The virtual memory soft limits will be changed as shown below on gw, the login node of Shirokane1, and ngw, the login node of Shirokane2, to prevent them from becoming overloaded.
- gw (Shirokane1): 16GB
- ngw (Shirokane2): 16GB
- gw (Shirokane1): 2GB
- ngw (Shirokane2): 1GB
Summary of Changes
Before the Change
After the Change
- 2013/6/26
Change Date
Following this change, programs that use more than 2GB of memory on gw, and 1GB on ngw, will no longer be able to run.
Please use qlogin if you would like to interactively run programs that use a larger amount of memory. Programs that use a large amount of CPU should also use qlogin.
The command below shows an example on how to use glogin. The command line arguments declare that it will use up to 8GB of memory.
$ qlogin -l s_vmem=8G,mem_req=8
For more details on how to use qlogin, please refer to pages 29-33 of the following training document: Using the Univa Grid Engine (in Japanese)
If you use qlogin on FreeNX, please refer to the following document for information on how to run X applications:
[Shirokane1] (in Japanese)How to run X applications when you use qlogin (Shirokane1)
[Shirokane2] (in Japanese)How to run X applications when you use qlogin (Shirokane2)

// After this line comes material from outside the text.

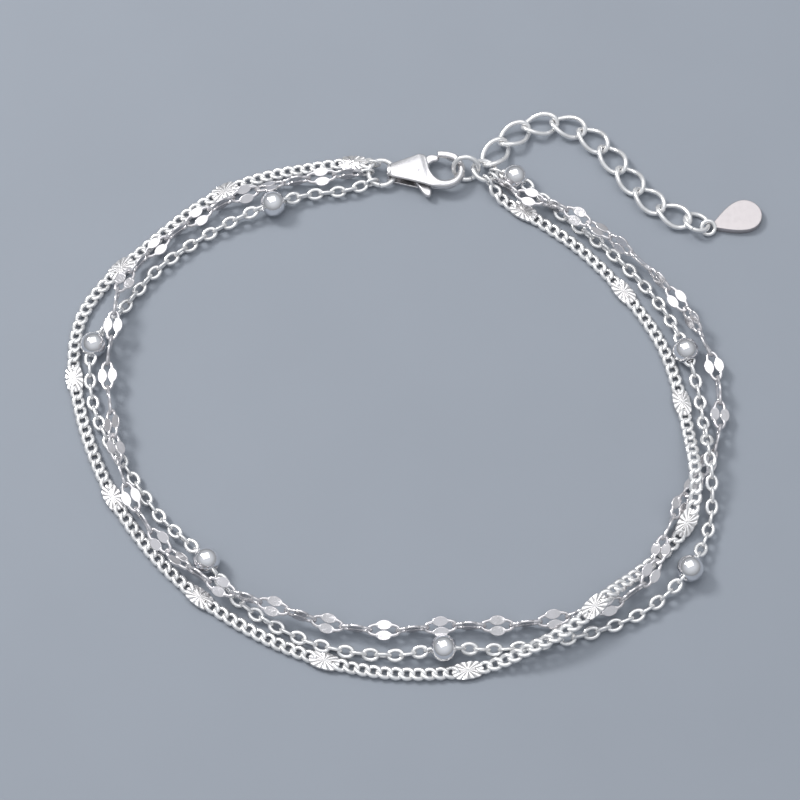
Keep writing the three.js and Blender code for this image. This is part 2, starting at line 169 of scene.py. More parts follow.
def laid_line(route):
    """Points close together along the smooth line on which a strand lies, given its route in mm."""
    rows = [np.array(row, float) * MM for row in route]
    rows = [2 * rows[0] - rows[1], *rows, 2 * rows[-1] - rows[-2]]
    line = []
    for a, b, c, d in zip(rows, rows[1:], rows[2:], rows[3:]):
        ab, bc, cd = (math.sqrt(np.linalg.norm(q - p)) for p, q in ((a, b), (b, c), (c, d)))
        leave = ((b - a) / ab - (c - a) / (ab + bc) + (c - b) / bc) * bc
        arrive = ((c - b) / bc - (d - b) / (bc + cd) + (d - c) / cd) * bc
        for t in np.linspace(0, 1, STEPS_PER_POINT, endpoint=False):
            bend = (3 * (c - b) - 2 * leave - arrive) * t**2 + (2 * (b - c) + leave + arrive) * t**3
            line.append(b + leave * t + bend)
    line.append(rows[-2])
    return np.array(line)


def line_length(line):
    return float(np.linalg.norm(np.diff(line, axis=0), axis=1).sum())


def along_line(line, distances):
    """The points at some distances along a line, which runs on straight past its ends."""
    first, last = line[0] - line[1], line[-1] - line[-2]
    reach = 0.02
    longer = np.vstack([
        line[0] + first / np.linalg.norm(first) * reach, line, line[-1] + last / np.linalg.norm(last) * reach,
    ])
    travelled = np.concatenate([[0], np.cumsum(np.linalg.norm(np.diff(longer, axis=0), axis=1))]) - reach
    return np.stack([np.interp(distances, travelled, longer[:, k]) for k in range(3)], axis=1)


def link_centres(line, count, pitch, start):
    """A path that turns at the links' ends, so that each link lies along one straight stretch of it."""
    return along_line(line, start - pitch / 2 + np.arange(count + 1) * pitch)


def path_object(name, points, rolls=None):
    """A path as a mesh of edges. Where links lie rolled over, each has its angle at its middle."""
    points = [Vector(p) for p in points]
    values = [0.0] * len(points)
    if rolls is not None:
        middles = [(a + b) / 2 for a, b in zip(points, points[1:])]
        points = [p for pair in zip(points, middles) for p in pair] + points[-1:]
        values = [r for roll in rolls for r in (roll, roll)] + [rolls[-1]]
    mesh = bpy.data.meshes.new(name)
    mesh.from_pydata(points, [(i, i + 1) for i in range(len(points) - 1)], [])
    mesh.attributes.new("roll", "FLOAT", "POINT").data.foreach_set("value", values)
    return shown(name, mesh)


def tipped_forward(points, angle):
    """Rolls that tip the links of a path over towards the front, most where it runs across."""
    return [angle * float(step[0] / np.linalg.norm(step)) for step in np.diff(points, axis=0)]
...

Login nodes are front ends for users of our supercomputer systems. High loads on login nodes can not only cause hindrance to the work of our users, but they can also stop users from being able to log in. Please ensure that heavy jobs are run on compute nodes, and not on login nodes.
Heavy jobs may be killed by the systems administrator without any prior notice. In the future, we are also planning to introduce processes that will automatically kill heavy jobs on login nodes.
We thank you all in advance for your kind cooperation in preventing our login nodes from becoming overloaded.